The standardized infection ratio is the number of central line-associated bloodstream infections observed in any group, compared to the "predicted number" of central line-associated bloodstream infections, he added. The predicted number is based on the number of central line-associated bloodstream infections reported by healthcare facilities to the NSHN from 2006 through 2008. A standardized infection ratio of greater than one means that there were more infections observed than predicted, whereas a standardized infection ratio of less than one means that there were fewer infections observed than predicted, Srinivasan explained. Though there was broad agreement that the system is striving more for eradication than benchmarks, the CDC metric does give the consumer a basic tool to assess HAIs in their health care system.
"It presents the data in a way that consumers can understand," Fishman says. "It's a relatively easy explanation to say if it's `one' then it's where it's expected to be, if it's less than one that's good, and if it's greater than one that's bad.
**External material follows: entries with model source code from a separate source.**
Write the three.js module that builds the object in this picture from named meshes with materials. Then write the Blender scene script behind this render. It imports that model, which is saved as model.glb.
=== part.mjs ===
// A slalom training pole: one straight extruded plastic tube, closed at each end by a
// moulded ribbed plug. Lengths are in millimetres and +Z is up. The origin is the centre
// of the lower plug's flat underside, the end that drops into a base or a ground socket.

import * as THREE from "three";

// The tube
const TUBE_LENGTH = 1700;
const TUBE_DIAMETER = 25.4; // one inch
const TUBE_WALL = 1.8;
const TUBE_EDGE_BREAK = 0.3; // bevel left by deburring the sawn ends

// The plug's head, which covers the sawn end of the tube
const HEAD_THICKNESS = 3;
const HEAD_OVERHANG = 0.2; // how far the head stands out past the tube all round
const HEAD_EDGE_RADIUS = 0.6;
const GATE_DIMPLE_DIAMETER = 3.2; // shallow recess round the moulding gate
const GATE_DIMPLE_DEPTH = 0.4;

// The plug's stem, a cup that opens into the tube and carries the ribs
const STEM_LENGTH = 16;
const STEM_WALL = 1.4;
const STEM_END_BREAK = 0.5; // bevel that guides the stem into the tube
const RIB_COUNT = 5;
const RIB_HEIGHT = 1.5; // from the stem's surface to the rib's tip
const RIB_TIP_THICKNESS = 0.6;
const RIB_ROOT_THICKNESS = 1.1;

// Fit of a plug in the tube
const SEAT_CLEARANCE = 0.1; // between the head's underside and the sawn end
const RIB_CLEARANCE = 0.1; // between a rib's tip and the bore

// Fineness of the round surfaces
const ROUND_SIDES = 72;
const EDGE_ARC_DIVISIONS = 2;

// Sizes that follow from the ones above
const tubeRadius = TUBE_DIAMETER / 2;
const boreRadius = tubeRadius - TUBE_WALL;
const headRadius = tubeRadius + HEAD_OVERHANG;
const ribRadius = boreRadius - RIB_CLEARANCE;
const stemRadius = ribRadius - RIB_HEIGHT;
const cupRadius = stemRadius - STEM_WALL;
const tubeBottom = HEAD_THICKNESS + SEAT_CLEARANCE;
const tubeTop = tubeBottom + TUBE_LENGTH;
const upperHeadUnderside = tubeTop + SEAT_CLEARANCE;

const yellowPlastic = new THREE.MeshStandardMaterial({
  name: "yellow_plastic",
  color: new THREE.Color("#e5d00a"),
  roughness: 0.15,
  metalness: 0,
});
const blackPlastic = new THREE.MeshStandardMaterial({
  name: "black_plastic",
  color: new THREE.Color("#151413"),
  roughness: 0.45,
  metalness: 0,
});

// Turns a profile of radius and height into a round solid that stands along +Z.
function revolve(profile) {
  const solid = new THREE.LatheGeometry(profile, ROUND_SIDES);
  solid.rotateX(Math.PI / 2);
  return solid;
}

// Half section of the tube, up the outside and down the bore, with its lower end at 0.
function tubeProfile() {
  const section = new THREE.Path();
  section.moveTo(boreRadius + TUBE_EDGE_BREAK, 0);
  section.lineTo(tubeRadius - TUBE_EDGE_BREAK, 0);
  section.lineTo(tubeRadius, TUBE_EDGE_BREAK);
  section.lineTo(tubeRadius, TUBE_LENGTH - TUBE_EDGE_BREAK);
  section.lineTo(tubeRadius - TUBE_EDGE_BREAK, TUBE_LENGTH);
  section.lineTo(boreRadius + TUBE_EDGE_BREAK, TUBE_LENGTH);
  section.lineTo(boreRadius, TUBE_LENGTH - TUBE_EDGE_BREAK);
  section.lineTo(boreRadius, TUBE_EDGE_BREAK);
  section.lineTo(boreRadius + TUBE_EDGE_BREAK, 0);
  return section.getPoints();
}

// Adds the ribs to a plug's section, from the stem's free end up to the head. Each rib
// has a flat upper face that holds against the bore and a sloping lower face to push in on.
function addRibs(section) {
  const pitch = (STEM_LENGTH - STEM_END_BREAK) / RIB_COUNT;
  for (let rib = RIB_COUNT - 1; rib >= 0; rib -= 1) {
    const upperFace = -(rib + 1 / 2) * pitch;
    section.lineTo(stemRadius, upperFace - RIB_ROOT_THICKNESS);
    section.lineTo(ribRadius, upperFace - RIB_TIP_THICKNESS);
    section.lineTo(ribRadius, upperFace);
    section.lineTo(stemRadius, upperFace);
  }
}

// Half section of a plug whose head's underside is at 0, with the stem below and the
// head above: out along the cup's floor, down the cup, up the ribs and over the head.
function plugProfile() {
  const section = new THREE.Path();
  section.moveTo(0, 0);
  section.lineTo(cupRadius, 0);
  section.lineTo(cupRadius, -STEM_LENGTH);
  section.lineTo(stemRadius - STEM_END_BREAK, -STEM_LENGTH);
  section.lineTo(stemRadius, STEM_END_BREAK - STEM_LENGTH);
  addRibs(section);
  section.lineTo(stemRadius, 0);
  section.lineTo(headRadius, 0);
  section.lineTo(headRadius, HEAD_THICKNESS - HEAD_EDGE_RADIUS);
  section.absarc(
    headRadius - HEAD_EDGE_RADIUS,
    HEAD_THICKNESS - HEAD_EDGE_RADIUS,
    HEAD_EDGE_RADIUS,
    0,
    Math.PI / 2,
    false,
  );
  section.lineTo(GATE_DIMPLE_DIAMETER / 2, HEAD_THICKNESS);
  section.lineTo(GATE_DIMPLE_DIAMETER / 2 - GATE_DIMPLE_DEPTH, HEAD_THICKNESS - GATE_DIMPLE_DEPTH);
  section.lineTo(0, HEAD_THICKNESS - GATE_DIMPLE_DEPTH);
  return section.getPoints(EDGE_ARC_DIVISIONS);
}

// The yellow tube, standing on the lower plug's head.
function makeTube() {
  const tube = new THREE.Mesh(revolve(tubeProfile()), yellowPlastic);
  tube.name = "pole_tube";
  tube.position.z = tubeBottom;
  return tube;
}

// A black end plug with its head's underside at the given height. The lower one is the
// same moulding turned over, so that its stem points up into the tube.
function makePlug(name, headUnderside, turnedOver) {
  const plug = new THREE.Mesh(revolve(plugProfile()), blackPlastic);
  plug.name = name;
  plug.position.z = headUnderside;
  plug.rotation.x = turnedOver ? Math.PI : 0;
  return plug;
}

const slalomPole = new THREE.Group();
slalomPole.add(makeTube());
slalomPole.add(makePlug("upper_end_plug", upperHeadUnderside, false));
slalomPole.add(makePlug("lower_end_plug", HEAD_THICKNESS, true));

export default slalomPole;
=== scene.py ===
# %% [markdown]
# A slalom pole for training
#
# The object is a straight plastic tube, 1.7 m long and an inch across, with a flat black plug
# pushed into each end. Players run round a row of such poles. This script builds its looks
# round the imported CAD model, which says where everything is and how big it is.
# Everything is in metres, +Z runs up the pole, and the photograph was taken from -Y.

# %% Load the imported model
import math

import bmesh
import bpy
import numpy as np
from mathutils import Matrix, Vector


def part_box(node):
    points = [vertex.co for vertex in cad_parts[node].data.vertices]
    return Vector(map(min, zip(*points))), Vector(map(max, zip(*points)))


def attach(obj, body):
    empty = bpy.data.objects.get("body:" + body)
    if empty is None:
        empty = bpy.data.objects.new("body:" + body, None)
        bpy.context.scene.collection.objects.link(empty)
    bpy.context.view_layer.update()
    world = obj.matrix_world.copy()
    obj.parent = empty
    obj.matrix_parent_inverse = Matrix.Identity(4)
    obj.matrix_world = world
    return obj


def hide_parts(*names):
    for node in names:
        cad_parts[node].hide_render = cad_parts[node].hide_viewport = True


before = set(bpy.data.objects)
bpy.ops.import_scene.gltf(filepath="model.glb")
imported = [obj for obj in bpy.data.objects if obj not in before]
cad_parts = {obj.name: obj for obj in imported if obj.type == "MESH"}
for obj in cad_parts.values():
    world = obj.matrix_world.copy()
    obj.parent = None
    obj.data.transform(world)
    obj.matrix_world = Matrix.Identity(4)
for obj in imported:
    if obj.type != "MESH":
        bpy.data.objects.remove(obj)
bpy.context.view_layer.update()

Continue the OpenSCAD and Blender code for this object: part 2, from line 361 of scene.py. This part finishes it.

That can be done with circles and dots too."
Trust, but verify
Beyond the immediate numbers and comparisons are the broader implications, the first steps toward a standardized, national reporting system that could eventually supersede the current patchwork of state laws requiring reporting a variety of infections. But as more individual states report data to CDC there must be assurances that the figures are validated to ensure meaningful comparisons.
"The advantage is they are standard [NHSN] definitions and the data are collected using standard methodologies," Fishman said. "More and more states will be validating the data as time goes on. Right now there are only four states that validate the data, but a lot of states got [federal ] money to validate the data that is being submitted to NHSN."
Srinivasan noted that the CDC is "seeing an expansion of efforts to validate data being submitted to the NHSN." In fact, a number of states submitted requests for and were provided funding through the American Recovery and Reinvestment Act specifically to enhance their ability to validate data they're submitting to the NHSN, he added.
In New York, for example, validating the reported HAI data is a rigorous process that was mandated in the state's reporting law from the onset, said Rachel Stricof, MPH, an epidemiologist in the New York State Department of Health in Albany.
"The department of health was given not only the responsibility but the resources to ensure the completeness and accuracy of self-reported hospital data," she said. "Experienced infection preventionists were hired and dedicated to monitor compliance, to audit the hospital data, but also to evaluate risk factors for infection, and to conduct surveys for prevention activities."
Given such rigor, "it would not be surprising to find that states with strong auditing and validation programs have higher reported infection rates, at least in the short term," Stricoff said. However, such validation efforts are necessary in part to address concerns that HAI surveillance for public disclosure may lead to under-reporting of infections.
"I don't think [that's an issue] – not from the infection preventionists standpoint," Streed said. "And I've been in this business for 34 years. My experience is that physicians want what we want – the best outcomes for their patients."